Мне случилось писать обзор журнала «Знамя» за прошлый год. Увы, за исключением нескольких неплохих вещей сегодняшний урожай неизобилен. Положение спасают публикации из архивов, мощные инъекции эмигрантской литературы.

- Недавно в «Литературной газете» была опубликована ваша статья «Другая проза». Что вас заставило обратиться к этой теме?

- Когда-то казалось, что главным препятствием на пути развития литературы стоит политическая цензура. Сейчас она ослабла, но оказалось, что есть еще цензура эстетическая, моральная, и она посильнее, потому что сидит в нас самих. Потоки писем, вызванных кинофильмами «Легенда о Нарайаме», «Маленькая Вера», свидетельствуют о том, сколь силен этот внутренний цензор. Все ждали, свободы, а теперь рассуждаем о том, что свобода-то нам нужна, но не вся, что хорошо бы кое-что все-таки вычеркивать из книг, вырезать из фильмов и так далее. По этому поводу мне вспоминается высказывание Бакунина, который говорил, что от свободы нельзя отнять даже кусочка, иначе в этом кусочке сосредоточится вся свобода.

И все же литература «андерграунда», которая прежде всего публиковалась только на Западе или была достоянием кухонных кружков, постепенно выходит из подполья.

- А что же до сих пор не печатается?

- Первое - это произведения, связанные с зонами, по-прежнему закрытыми.
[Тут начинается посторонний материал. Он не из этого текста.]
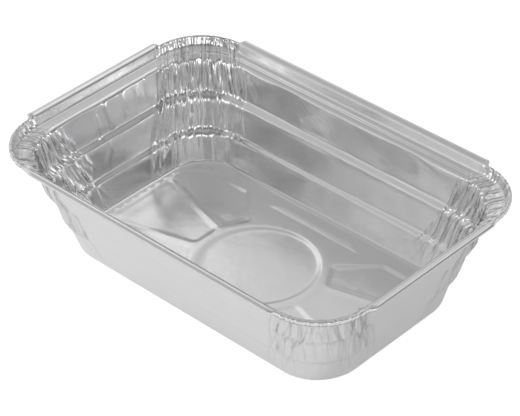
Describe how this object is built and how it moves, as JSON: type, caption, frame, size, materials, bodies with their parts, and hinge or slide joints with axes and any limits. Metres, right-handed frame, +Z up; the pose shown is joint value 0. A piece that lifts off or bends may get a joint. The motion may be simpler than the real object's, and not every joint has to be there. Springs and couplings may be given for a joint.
{
  "type": "foil tray",
  "caption": "Rectangular aluminium foil food tray: stepped sloping walls, gathered corners, embossed floor, flange and an upstanding hemmed lip.",
  "frame": {"origin": "centre of the base, on the surface that the tray rests on", "axes": "+X along the long side, +Y along the short side, +Z up out of the open mouth"},
  "size_m": [0.2174, 0.1474, 0.0586],
  "materials": {
    "foil": "satin rolled foil, plain, unpainted"
  },
  "bodies": {
    "root": {"foil_tray": "foil"}
  },
  "joints": []
}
В нескольких журналах на полках лежат, например, вещи, повествующие о положении дел в современной армии.

- Ну, а «Сто дней до приказа»?

- «Сто дней до приказа» тоже пробивались довольно трудно, а потом это ведь довольно розовая, щадящая повесть, по сравнению с другими, которые не могут пробиться в печать. Так что закрытые зоны пока существуют.

Второе, что не публикуются, - это либо гиперсложная, действительно элитарная литература, либо вполне простые произведения, но моральные акценты в них проставлены иначе, чем в традиционной литературе. Срабатывает уже не политическая конъюнктура, а затабуированность нашего сознания, общественное ханжество, которое мы подсознательно впитали в себя с детских лет. Оказалось, что цензура взяла на себя заботу не только об этике советского человека, но и этике человека вообще. Посему произведения, в которых пессимистически оценивается человеческая природа, у нас по-прежнему не переваривают.

- А как же Кафка, Джойс, Набоков?

- Это публикуется. Но скорее из-за репутации: слишком известные произведения, слишком крупные имена, чтобы продолжать их не замечать.

- Вы упомянули об элитарной литературе. Как вы к ней относитесь?

- Я сторонник той точки зрения, что пусть будет всего много. Нормально развитой литературе должно присутствовать разное: от того, что относится к массовой культуре, до того, что является достоянием немногих интеллектуалов, «высоколобых».

Элитарная культура всегда была и всегда будет, иногда сюда попадают вещи, которые лишь спустя годы становятся достоянием многих, иногда они так и остаются мало читаемыми. Пример тому - стихи Хлебникова. А вот Мандельштам, Цветаева приходят уже в самую массовую - эстрадную культуру.

Вообще в культуре, как и в жизни, мне кажется наиболее опасной тенденция к подавлению множественности, желание подавать только однообразную пищу. Даже самая замечательная и высококалорийная, она неизбежно вызовет цингу.